Jeremy Deller has been describing a moment of personal revelation on hearing the Andy Weatherall and Paul Oakenfold mix of Happy Monday’s ‘Hallelujah’.

Deller told Radio 4’s ‘This Cultural Life’, which details moments of great influence on artists, that he knew his life was being changed as soon as it began. Citing ‘1989-1996: Going Out’ as one of the major influences on his artistic life, he recalls hearing the mix in a Kent nightclub for the first time.

Asked to describe the scene, he said: “I just liked being in places with music being loud.  It’s probably why now my hearing is in such a state.

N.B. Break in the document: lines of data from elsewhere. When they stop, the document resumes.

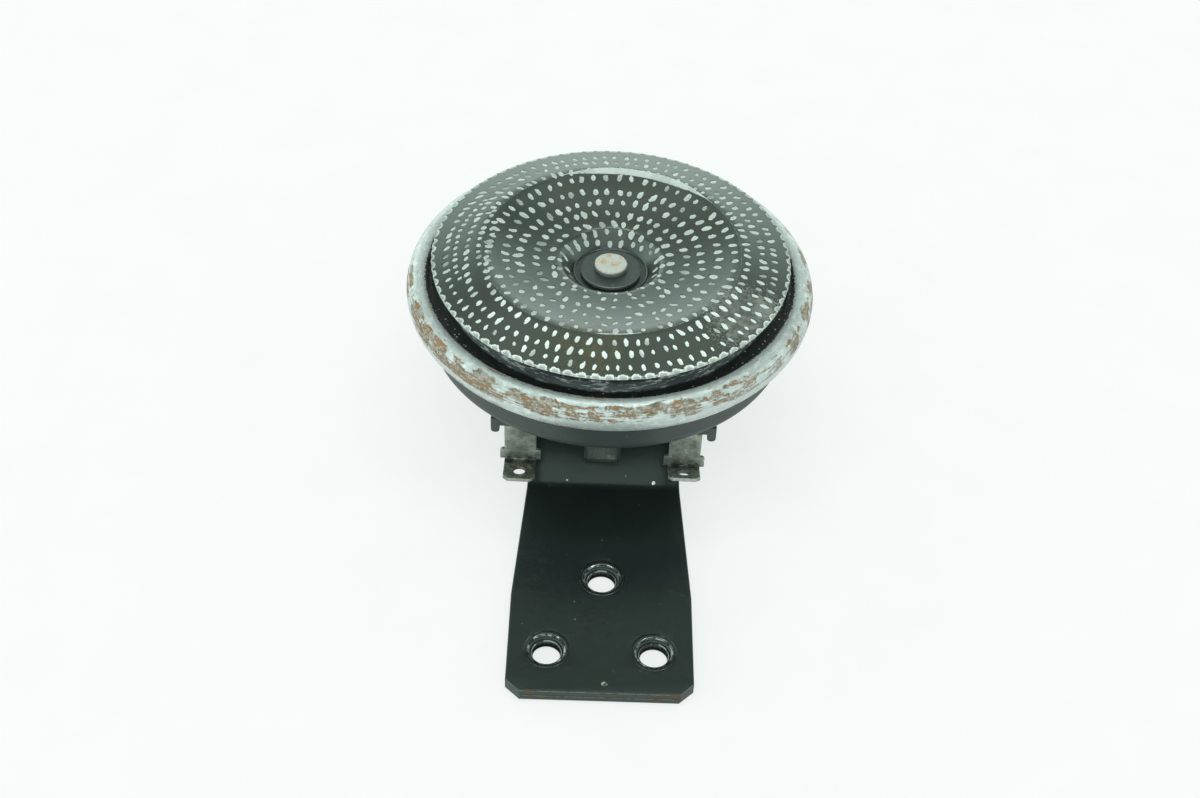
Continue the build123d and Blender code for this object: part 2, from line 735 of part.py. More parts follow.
arm_lead_points = [
    (lead_end_x + 2 * lead_end_shift, lead_end_y, wire_height),
    (arm_lead_x, lead_turn_y, wire_height),
    (arm_lead_x, lead_down_y, wire_height),
    (arm_lead_x, lead_down_y, arm_middle),
    (arm_lead_x, stack_y[0] - joint_gap, arm_middle),
]
save("coil_lead_start", horn_axis * wire(lead_start_points, wire_radius, wire_bend_radius))
save("coil_lead_end", horn_axis * wire(lead_end_points, wire_radius, wire_bend_radius))
save("breaker_lead", horn_axis * wire(arm_lead_points, wire_radius, wire_bend_radius))

resistor_y = terminal_rivet_y - resistor_radius
resistor_z = rivet_head_top + resistor_wire_radius
resistor_axis = Plane(origin=(-resistor_length / 2, resistor_y, resistor_z), z_dir=(1, 0, 0))
resistor = extrude(resistor_axis * Circle(resistor_radius), resistor_length)
resistor = fillet(resistor.edges(), resistor_edge_radius)
resistor_wires = []
for side in (-1, 1):
    start = Plane(origin=(side * resistor_length / 2, resistor_y, resistor_z), z_dir=(side, 0, 0))
    reach = terminal_x - resistor_length / 2
    resistor_wires.append(extrude(start * Circle(resistor_wire_radius), reach))
save("resistor", horn_axis * resistor)
save("resistor_wires", Compound(children=[horn_axis * one for one in resistor_wires]))
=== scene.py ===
import math
import bmesh
import bpy
from mathutils import Matrix, Vector


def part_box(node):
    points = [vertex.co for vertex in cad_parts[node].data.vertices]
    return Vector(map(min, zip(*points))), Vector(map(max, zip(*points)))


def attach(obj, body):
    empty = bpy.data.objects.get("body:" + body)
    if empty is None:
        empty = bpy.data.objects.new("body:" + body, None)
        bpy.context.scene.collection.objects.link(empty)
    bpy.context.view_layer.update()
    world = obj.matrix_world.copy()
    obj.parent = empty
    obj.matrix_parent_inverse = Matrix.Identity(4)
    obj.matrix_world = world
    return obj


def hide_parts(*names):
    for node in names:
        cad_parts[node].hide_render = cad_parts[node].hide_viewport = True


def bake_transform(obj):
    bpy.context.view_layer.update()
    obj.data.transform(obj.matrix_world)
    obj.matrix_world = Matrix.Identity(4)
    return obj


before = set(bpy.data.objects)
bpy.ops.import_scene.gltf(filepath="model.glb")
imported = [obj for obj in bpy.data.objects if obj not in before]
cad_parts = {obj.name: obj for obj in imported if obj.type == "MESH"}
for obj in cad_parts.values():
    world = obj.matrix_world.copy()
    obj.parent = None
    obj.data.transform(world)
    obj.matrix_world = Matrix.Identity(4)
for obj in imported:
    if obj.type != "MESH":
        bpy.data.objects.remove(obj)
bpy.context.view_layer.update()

MM = 0.001


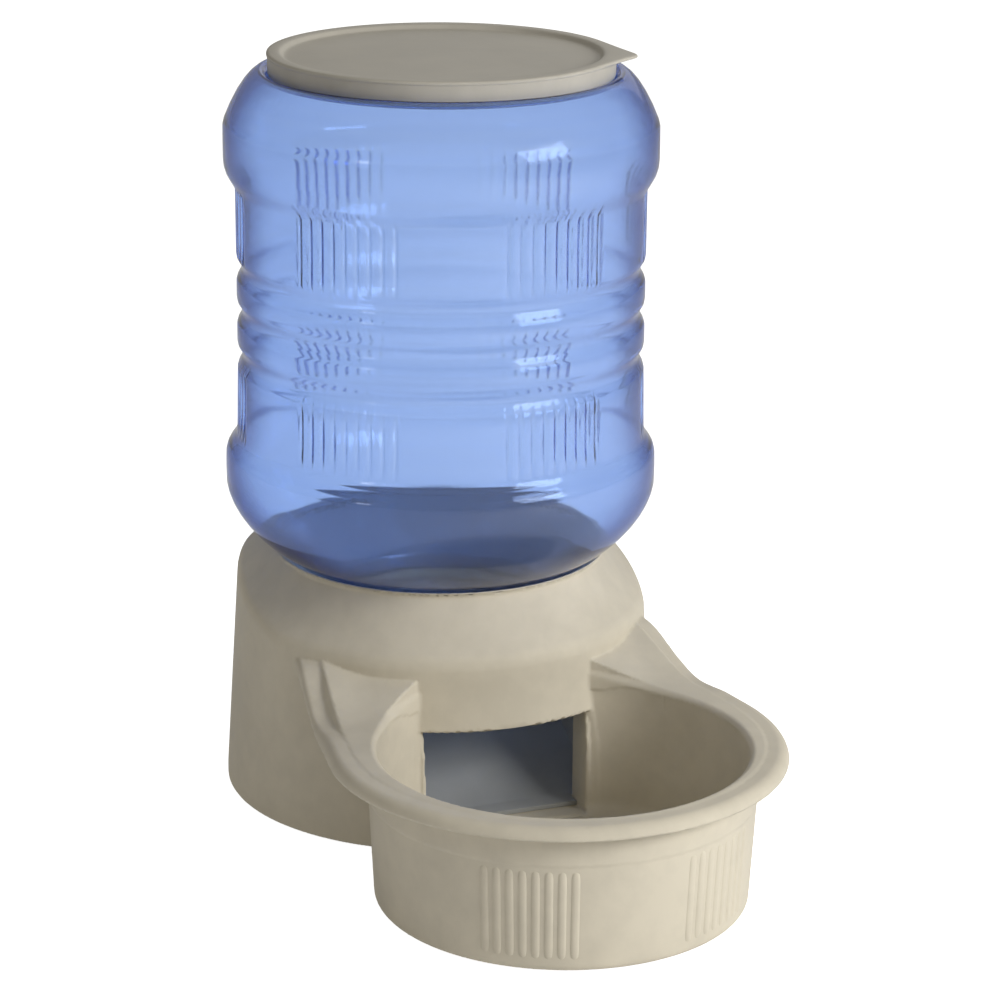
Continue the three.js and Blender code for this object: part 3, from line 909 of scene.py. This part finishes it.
def buildBase():
    step = base["step"]
    xs = (np.arange(int(base["reach"] / step)) + 0.5) * step
    ys = np.arange(base["front"], base["reach"], step)
    zs = np.arange(-2 * step, base["height"], step)
    grid = np.meshgrid(xs, ys, zs, indexing="ij")
    field = baseDistance(*(g.astype(np.float32) for g in grid)).astype(np.float32)
    field = np.concatenate([field[::-1], field])
    origin = np.array([-xs[-1], ys[0], zs[0]])
    points, floors, quads = skin(field, step, origin)
    print("base skinned:", len(points), "points,", len(quads), "faces")
    points = settle(points, 2, floors, step)
    made = meshObject("baseMoulding", points + [0, hopperY, 0], quads.tolist(), basePlastic)
    thinning = made.modifiers.new("thinning", "DECIMATE")
    thinning.ratio = min(1.0, base["faceLimit"] / (2 * len(quads)))
    shadeSmooth(worked(made))
    mesh = made.data
    spots = np.zeros(len(mesh.vertices) * 3)
    mesh.vertices.foreach_get("co", spots)
    spots = spots.reshape(-1, 3) / millimetre - [0, hopperY, 0]
    flat = np.zeros(len(mesh.vertices) * 3)
    mesh.vertex_normals.foreach_get("vector", flat)
    flat = flat.reshape(-1, 3)
    normals = slopeAt(spots, 0.3)
    normals /= np.maximum(np.linalg.norm(normals, axis=1), 1e-9)[:, None]
    # where the slope and the faces disagree, as on a sharp edge, the faces are right
    agree = np.clip(((normals * flat).sum(1) - 0.75) / 0.2, 0, 1)[:, None]
    normals = normals * agree + flat * (1 - agree)
    normals /= np.maximum(np.linalg.norm(normals, axis=1), 1e-9)[:, None]
    mesh.normals_split_custom_set_from_vertices(normals.tolist())
    return made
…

I’m not at some trendy club or rave.  I’m in a nightclub in Beckenham called Langtree’s, this incredible club on a two floors. I think it had a goth theme previously because it’s got a giant bat on the ceiling. 

“Upstairs was indie crossover dance music, downstairs was just dance music, and I went there between 50 and 100 times over a period of a couple of years.  I remember one very, very important moment when I heard a song by Happy Mondays called ‘Hallelujah’, this remix of it by Andy Weatherall.

“It’s amazing, super atmospheric.  It starts with this Gregorian chant, then bass comes in.  It was like ‘wow, this is amazing, this song is amazing’. I just thought, this song has changed my life. It’s articulating something to me, like maybe my life needs to change, and this song is changing my life for me.  The door is opening, I’m going into the next room now, and this song is heralding me into a different kind of life.

“It’s very difficult to explain – I mean, I have explained it, but maybe it’s difficult to believe.  There were no drugs involved or anything, but I knew, at the end of the song I’d be a different person.”

Deller’s art has consistently used both rave and rock music as a source. His 2004 prize winning entry for the Turner Prize included a project to get brass bands to play acid house hits, backed up with a picture called ‘The History of The World’, which linked M25 raves and Castlemorton with the Miners’ Strike and civil unrest.

In 2013, he represented the UK at the European art expo Venice Biennale and gave visitors a 7″ single which included a recording of a brass band playing A Guy Called Gerald’s ‘Voodoo Ray’, alongside versions of David Bowie and Vaughn Williams pieces, under the banner The English Magic EP.

Most recently, in 2020, Deller created a TV documentary ‘Everybody In The Place: An Incomplete History Of Britain 1984-1992’, which took its title from an early Prodigy single, about the rave and acid house movement and its siesmic effect on UK society and politics.